The Respondent alleged that, as a result of the negligence of the Bank and the Bank’s conveyancer, there were delays in transfer, which caused him damage. He claimed damages being the interest that would have accrued to him on the proceeds of the purchase price had the delays in transfer not occurred. His claim succeeded in the Magistrate’s Court.

The Bank and the Bank’s conveyancer appealed. The appeal was sustained on the following grounds:

The Bank was not obliged to cancel the bonds, except against the provision of a guarantee by the Respondent for payment of the outstanding amount of the bonds.

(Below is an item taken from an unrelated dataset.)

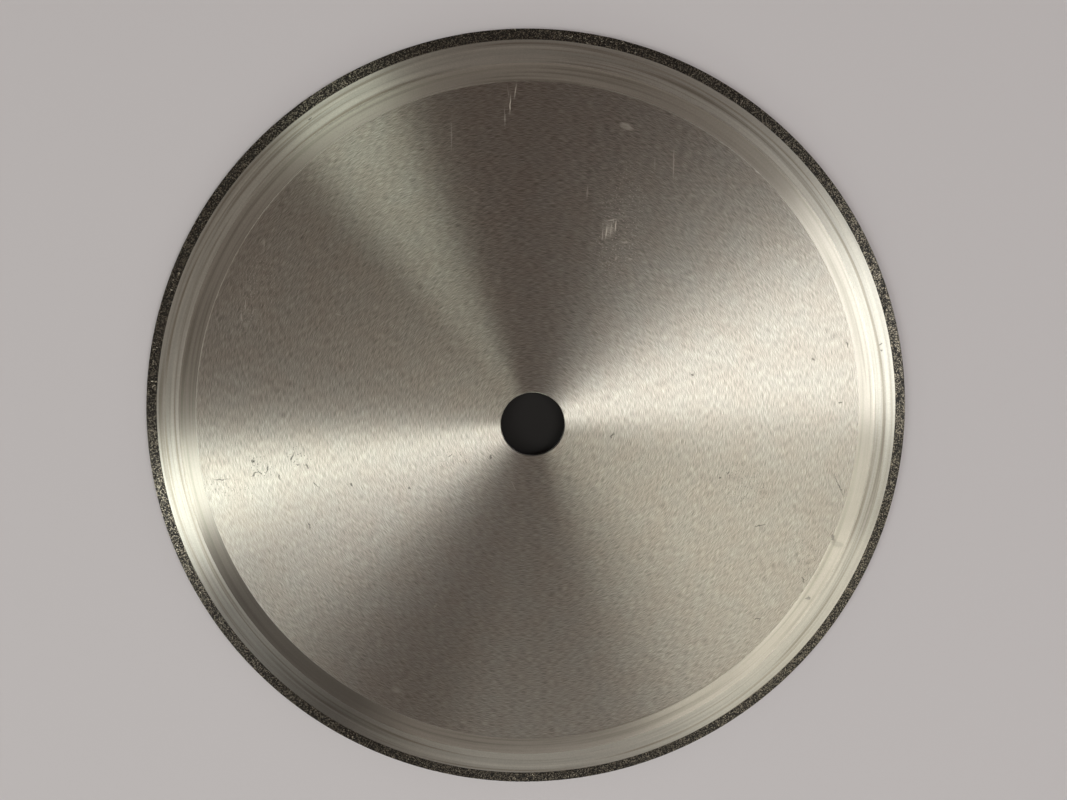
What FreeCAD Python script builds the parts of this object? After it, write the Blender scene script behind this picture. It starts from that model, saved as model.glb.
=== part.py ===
# Saw blade with a CBN rim: a thin ground steel core that carries a bonded abrasive rim.
# Units are millimetres. The blade's axis is Z, and the origin is the centre of the bore at half
# the thickness, so both sides are alike and the blade lies flat on its rim.
#
# steel_core     disc with the bore, a relieved web, a ground band and a tongue round its edge
# abrasive_rim   ring moulded round that tongue, a little thicker than the core

import FreeCAD, Part
import Sketcher
import os

# Driving sizes: alias, value, meaning.
SIZES = [
    ("blade_diameter", 300.0, "outside of the abrasive rim"),
    ("bore_diameter", 25.4, "bore that seats on the spindle"),
    ("bore_chamfer", 0.2, "break of both bore edges"),
    ("rim_thickness", 2.0, "width of the cut"),
    ("rim_depth", 4.0, "usable abrasive, along the radius"),
    ("rim_edge_radius", 0.15, "wear-in of the two cutting corners"),
    ("side_clearance", 0.1, "how far the rim stands proud of the land, each side"),
    ("land_width", 8.3, "flat ground land next to the rim, along the radius"),
    ("ramp_width", 6.9, "ground ramp from the web up to the land, along the radius"),
    ("web_relief", 0.1, "how far the web lies below the land, each side"),
    ("step_width", 0.4, "narrow step where the ramp starts, along the radius"),
    ("step_height", 0.04, "height of that step"),
    ("tongue_depth", 1.2, "how far the core's tongue reaches into the rim"),
    ("tongue_tip_thickness", 0.8, "flat left at the tip of the tongue"),
]

# Radii, and heights above the mid-plane, worked out from the sheet.
RIM_RADIUS = "(sizes.blade_diameter / 2)"
CORE_RADIUS = f"({RIM_RADIUS} - sizes.rim_depth)"
TONGUE_RADIUS = f"({CORE_RADIUS} + sizes.tongue_depth)"
LAND_RADIUS = f"({CORE_RADIUS} - sizes.land_width)"
RAMP_RADIUS = f"({LAND_RADIUS} - sizes.ramp_width)"
STEP_RADIUS = f"({RAMP_RADIUS} + sizes.step_width)"
BORE_RADIUS = "(sizes.bore_diameter / 2)"
RIM_HEIGHT = "(sizes.rim_thickness / 2)"
LAND_HEIGHT = f"({RIM_HEIGHT} - sizes.side_clearance)"
WEB_HEIGHT = f"({LAND_HEIGHT} - sizes.web_relief)"
STEP_HEIGHT = f"({WEB_HEIGHT} + sizes.step_height)"
TONGUE_TIP_HEIGHT = "(sizes.tongue_tip_thickness / 2)"

# Half sections above the mid-plane: each corner is a radius and a height.
# Both pieces take the tongue's flank from one list, so the rim always fits the core.
TONGUE_FLANK = [(CORE_RADIUS, LAND_HEIGHT), (TONGUE_RADIUS, TONGUE_TIP_HEIGHT)]
CORE_HALF_SECTION = [
    (BORE_RADIUS, WEB_HEIGHT),
    (RAMP_RADIUS, WEB_HEIGHT),
    (STEP_RADIUS, STEP_HEIGHT),
    (LAND_RADIUS, LAND_HEIGHT),
    *TONGUE_FLANK,
]
RIM_HALF_SECTION = [
    *reversed(TONGUE_FLANK),
    (CORE_RADIUS, RIM_HEIGHT),
    (RIM_RADIUS, RIM_HEIGHT),
]

# Numbers that a sketch gives to its own origin and horizontal axis, and to a line's two ends.
ORIGIN = -1
HORIZONTAL_AXIS = -1
START = 1
END = 2

FULL_TURN = 360.0
SAME_RADIUS = 1e-6


def make_sheet(document):
    """Spreadsheet with one row for each driving size."""
    sheet = document.addObject("Spreadsheet::Sheet", "sizes")
    for row, (alias, value, meaning) in enumerate(SIZES, start=1):
        sheet.set(f"A{row}", meaning)
        sheet.set(f"B{row}", str(value))
        sheet.setAlias(f"B{row}", alias)
    document.recompute()
    return sheet


def origin_plane(body, role):
    """The body's own origin plane with the given role."""
    for feature in body.Origin.OriginFeatures:
        if feature.Role == role:
            return feature
    raise ValueError(f"{body.Label} has no {role}")


def make_section(body, half_section):
    """Closed sketch on the XZ plane: the half section and its mirror image below the mid-plane.

    Each corner above is held by its radius and height, bound to the sheet, and each one below
    is symmetric to it about the mid-plane.
    """
    sketch = body.newObject("Sketcher::SketchObject", f"{body.Name}_section")
    sketch.AttachmentSupport = (origin_plane(body, "XZ_Plane"), [""])
    sketch.MapMode = "FlatFace"
    body.Document.recompute()

    upper = []
    for radius, height in half_section:
        x = float(sketch.evalExpression(radius))
        y = float(sketch.evalExpression(height))
        upper.append(FreeCAD.Vector(x, y, 0))
    lower = [FreeCAD.Vector(point.x, -point.y, 0) for point in reversed(upper)]
    points = upper + lower
    last = len(points) - 1
    for line, start in enumerate(points):
        end = points[0] if line == last else points[line + 1]
        sketch.addGeometry(Part.LineSegment(start, end), False)
    for line in range(len(points)):
        following = 0 if line == last else line + 1
        sketch.addConstraint(Sketcher.Constraint("Coincident", line, END, following, START))

    for line, (radius, height) in enumerate(half_section):
        at = upper[line]
        across = Sketcher.Constraint("DistanceX", ORIGIN, START, line, START, at.x)
        sketch.setExpression(f"Constraints[{sketch.addConstraint(across)}]", radius)
        up = Sketcher.Constraint("DistanceY", ORIGIN, START, line, START, at.y)
        sketch.setExpression(f"Constraints[{sketch.addConstraint(up)}]", height)
        twin = last - line
        mirrored = Sketcher.Constraint("Symmetric", line, START, twin, START, HORIZONTAL_AXIS)
        sketch.addConstraint(mirrored)
    return sketch


def revolve(body, sketch):
    """Full turn of a section about the blade's axis."""
    turned = body.newObject("PartDesign::Revolution", f"{body.Name}_turned")
    turned.Profile = sketch
    turned.ReferenceAxis = (sketch, ["V_Axis"])
    turned.Angle = FULL_TURN
    body.Document.recompute()
    return turned


def round_edges(feature, radius):
    """Names of a feature's circular edges of one radius."""
    names = []
    for number, edge in enumerate(feature.Shape.Edges, start=1):
        circular = isinstance(edge.Curve, Part.Circle)
        if circular and abs(edge.Curve.Radius - radius) < SAME_RADIUS:
            names.append(f"Edge{number}")
    return names


def finish_edges(body, turned, kind, radius, size):
    """Chamfer or Fillet on the two edges at a radius, with its size bound to the sheet."""
    edges = round_edges(turned, float(turned.evalExpression(radius)))
    finish = body.newObject(f"PartDesign::{kind}", f"{body.Name}_{kind.lower()}")
    finish.Base = (turned, edges)
    property_name = "Size" if kind == "Chamfer" else "Radius"
    finish.setExpression(property_name, size)
    turned.Visibility = False
    body.Tip = finish
    return finish


def make_turned_body(document, label):
    """Empty body at the blade's own origin."""
    body = document.addObject("PartDesign::Body", label)
    body.Label = label
    body.Placement = FreeCAD.Placement()
    return body


def make_steel_core(document):
    """Turned and ground disc, with both bore edges broken."""
    body = make_turned_body(document, "steel_core")
    turned = revolve(body, make_section(body, CORE_HALF_SECTION))
    finish_edges(body, turned, "Chamfer", BORE_RADIUS, "sizes.bore_chamfer")
    return body


def make_abrasive_rim(document):
    """Bonded ring on the tongue, with both cutting corners worn round."""
    body = make_turned_body(document, "abrasive_rim")
    turned = revolve(body, make_section(body, RIM_HALF_SECTION))
    finish_edges(body, turned, "Fillet", RIM_RADIUS, "sizes.rim_edge_radius")
    return body


def check_document(document, bodies):
    """Stop if a feature failed or a body has no valid solid."""
    for item in document.Objects:
        if "Invalid" in item.State or "Error" in item.State:
            raise RuntimeError(f"{item.Name} failed: {item.State}")
    for body in bodies:
        if body.Shape.isNull() or not body.Shape.isValid():
            raise RuntimeError(f"{body.Label} has no valid shape")
        if len(body.Shape.Solids) != 1:
            raise RuntimeError(f"{body.Label} has {len(body.Shape.Solids)} solids")


def main():
    """Build the blade and write one file for each piece."""
    document = FreeCAD.newDocument("saw_blade")
    make_sheet(document)
    bodies = [make_steel_core(document), make_abrasive_rim(document)]
    document.recompute()
    check_document(document, bodies)

    os.makedirs("parts", exist_ok=True)
    for body in bodies:
        box = body.Shape.optimalBoundingBox()
        print(
            f"{body.Label}: {body.Shape.Volume:.1f} mm3, diameter {box.XLength:.3f},"
            f" thickness {box.ZLength:.3f}"
        )
        body.Shape.exportStep(f"parts/{body.Label}.step")


main()
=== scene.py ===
"""Looks of a saw blade: the ground faces of its steel core, its bonded abrasive rim, studio and camera.

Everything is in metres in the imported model's frame. Patterns are worked out in millimetres.
"""

import logging
import math
import random
from dataclasses import dataclass
from enum import Enum

import bpy
from mathutils import Matrix, Vector


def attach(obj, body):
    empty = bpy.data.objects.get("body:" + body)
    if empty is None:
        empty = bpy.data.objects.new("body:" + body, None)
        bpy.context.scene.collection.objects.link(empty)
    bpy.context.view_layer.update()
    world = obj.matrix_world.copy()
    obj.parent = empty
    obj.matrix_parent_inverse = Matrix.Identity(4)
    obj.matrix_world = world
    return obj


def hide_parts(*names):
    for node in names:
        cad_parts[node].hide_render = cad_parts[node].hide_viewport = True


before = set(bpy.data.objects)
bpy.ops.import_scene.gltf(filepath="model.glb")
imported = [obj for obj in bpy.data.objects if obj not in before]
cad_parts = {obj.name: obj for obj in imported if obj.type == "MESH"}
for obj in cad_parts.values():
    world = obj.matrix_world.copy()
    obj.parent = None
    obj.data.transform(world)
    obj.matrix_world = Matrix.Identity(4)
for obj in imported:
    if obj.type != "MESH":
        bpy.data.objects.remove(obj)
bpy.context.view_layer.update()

LOG = logging.getLogger("saw_blade")
MM = 0.001
BODY = "root"

# A mark is solid near its middle and fades out at MARK_REACH times its length and width.
MARK_REACH = 0.55
MARK_FADE = 0.59
# Size of the lobes of a mark's ragged outline.
MARK_LOBE = 1.4
# Distance between the patterns of two stroke directions, so that they don't repeat each other.
STROKE_SHIFT = 31.0
# Half of the soft edge of a drawn speck, as a share of its radius.
SPECK_EDGE = 0.3


def hex_to_linear(code: str) -> tuple[float, float, float, float]:
    """Turn an sRGB hex colour to linear.

    Args:
        code: Six hex digits, such as "c8c4b8".

    Returns:
        Linear red, green and blue, and an alpha of 1.
    """
    parts = [int(code[i : i + 2], 16) / 255 for i in (0, 2, 4)]
    linear = [c / 12.92 if c <= 0.04045 else ((c + 0.055) / 1.055) ** 2.4 for c in parts]
    return (linear[0], linear[1], linear[2], 1.0)


def add(
    tree: bpy.types.NodeTree,
    kind: str,
    settings: dict[str, object] | None = None,
    inputs: dict[str | int, object] | None = None,
) -> bpy.types.Node:
    """Add one node with its settings and links.

    Args:
        tree: Node tree that gets the node.
        kind: Type name of the node.
        settings: Attributes of the node.
        inputs: For each socket, a value to set or an output socket to link.

    Returns:
        The new node.
    """
    node = tree.nodes.new(kind)
    for name, value in (settings or {}).items():
        setattr(node, name, value)
    for socket, value in (inputs or {}).items():
        if isinstance(value, bpy.types.NodeSocket):
            tree.links.new(value, node.inputs[socket])
        else:
            node.inputs[socket].default_value = value
    return node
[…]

The Respondent had provided such a guarantee, but for reasons that were not the fault of the Bank or the Bank’s conveyancer, that guarantee had expired by the time that all other impediments to transfer had been removed.

The Respondent put up a second guarantee but that second guarantee was not available until the date upon which transfer actually occurred. As the Bank had no obligation to cancel its bonds until a valid guarantee was in place, it was irrelevant whether the Bank had been responsible for the prior delays.

In any event, in order to succeed in a claim for negligence against the Bank, it was incumbent upon the Respondent to provide evidence as to how a reasonable bank would have acted in the circumstances. As the Respondent’s evidence was directed to demonstrating how a reasonable conveyancer acting for the Bank in such circumstances should have acted, the Respondent had failed to demonstrate that the Bank was negligent.

The Respondent’s claim against the Bank’s conveyancer was delictual. The Respondent failed to demonstrate that the Bank’s conveyancer owed a duty to the Respondent not to be negligent in connection with the cancellation of the bond. In the circumstances of this case, there was no reason to impose such a duty on the Bank’s conveyancer. The Respondent had a contractual remedy against the Bank, as well against his own conveyancer (i.e. the seller’s conveyancer). There was no special relationship between the Respondent and the Bank’s conveyancer and there was no evidence of any special reliance by the Respondent on the skill of the Bank’s conveyancer. Accordingly, there was no reason, in this particular case, to recognise a delictual remedy against the Bank’s conveyancer.